Friday, February 22, 2013

カキの季節 若返りのクスリだ!



 ワシントンの中心から少し南へ下ったウォーターフロントにある魚市場には、チェサピーク湾のカキが一年中水揚げされている。だが、旬はもちろん、この季節。殻付きのカキが三ダースでわずか十ドル。その場で貝を割ってもらうと、半ダースで五ドル。レモンを絞って、チリソースを垂らしたのをチュルッと啜る。その濃厚な旨味と、喉越しの感触がたまらない。これが、街のレストランでは値段が倍に跳ね上がる。
 南北戦争が終わった十九世紀後半から二十世紀初頭にかけて、チェサピーク湾は一時、世界のカキの四割近くを産出したといわれ、一大産地となった。カキの採取と販売で巨富を築く者が続出する一方、カキの漁場をめぐる対立も激しく、湾の抗争で七千人以上が死亡。「カキ戦争」と歴史に名を留めている。
 欧米人も最近は、和食が普及して刺身を食べる人が随分増えたが、元来は魚介類の生食は苦手だ。が、その中でカキだけはまったく別格。紀元前から生で食べた。生食が一番だが、他に米国で人気の調理法としてはフライ、スープ、殻焼き、それに燻製がある。タレ漬けのカキを燻製器でいぶすが、なかなかの珍味。
 それほどカキに執心する理由は、ずばり強壮と若返りに絶大な効果があると信じられたからだ。確かに、亜鉛をはじめミネラルが豊富で、身体の免疫機能を高めるほか、年を取って味覚が鈍化するのを防ぐ。最近の研究では、カキに含まれるティロシンは、アルツハイマー症などの予防に役立つとの報告もある。
 日本でも、大昔からカキを食べたが、カキの養殖が広島で始まったのは、江戸時代の初め。当時はカキを販売する「牡蠣船」が瀬戸内海を通って大阪の淀川筋までやって来たという。

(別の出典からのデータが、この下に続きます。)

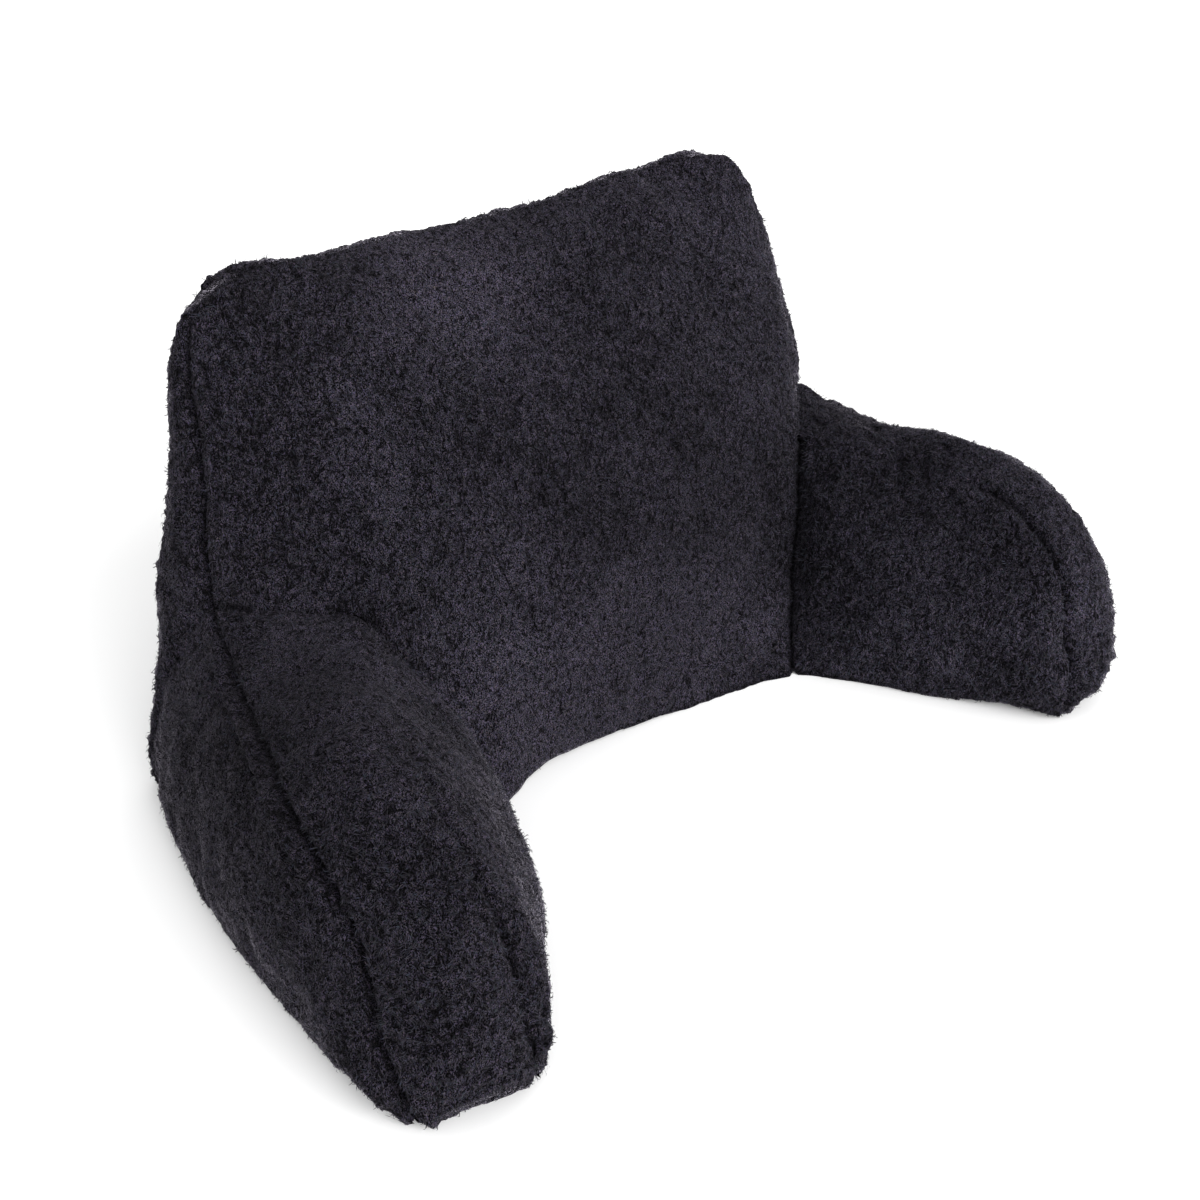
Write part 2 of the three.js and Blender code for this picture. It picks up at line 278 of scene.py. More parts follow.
def arm():
    """The gusset, inner face and outer face of the right arm, a row for each step from its root."""
    foot = np.concatenate([on_root_face(SEAT_HALF_WIDTH), on_root_face(ROOT_OUTER_FOOT_X)])
    feet = refined(np.concatenate([foot[None], ARM_FOOT_ROWS]), ARM_STATION_STEPS)
    seams = refined(ARM_SEAM_ROWS, ARM_STATION_STEPS)
    inner, outer = seams[:, None, :3], seams[:, None, 3:]
    inner_foot, outer_foot = (with_height(feet[:, None, k:k + 2], 0.0) for k in (0, 2))
    t = steps(ARM_ROWS)[:, None, None]
    across = (outer - inner) * [1, 1, 0]
    across /= np.linalg.norm(across, axis=-1, keepdims=True)
    ahead = np.gradient((inner + outer) / 2, axis=0)
    up = np.cross(ahead / np.linalg.norm(ahead, axis=-1, keepdims=True), across)
    drawn_in = fill_out(t, ARM_DRAWN_IN)
    end = fill_out(1 - t, ARM_END_DRAWN_IN)
    height = steps(LOW_ROWS)[None, :, None]
    over = steps(ROOT_COLUMNS)[None, :, None]
    fullness = SWELL_INNER * swell(t ** INNER_FULLEST)
    inner_bulge = under_roll(height) * end * fill_out(t, INNER_ROLL_START) - fullness * swell(height)
    outer_bulge = (SWELL_SIDE * swell(height) - under_roll(height)) * end
    gusset = inner + (outer - inner) * over + up * SWELL_GUSSET * swell(over) * drawn_in * end
    toe = gusset[-1:] * [1, 1, 0] + [0, TOE_ROLL, 0]
    gusset = np.concatenate([gusset, toe])
    inner_face = inner_foot + (inner - inner_foot) * height + across * inner_bulge
    outer_face = outer_foot + (outer - outer_foot) * height + across * outer_bulge
    return gusset, inner_face, outer_face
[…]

 いわゆる「カキの土手鍋」は、鍋の内側にぐるりと味噌で土手を築くから、と思い込んでいたら、「広島の行商人、土手吉助の考案」との説もあるという。また、「淀川の土手に係留した牡蠣船で食べさせた鍋があまりに美味しいので評判になり、この名が付いた」との説がインターネットのホームページに紹介されていた。どれが真説なのか、ご教示願いたい。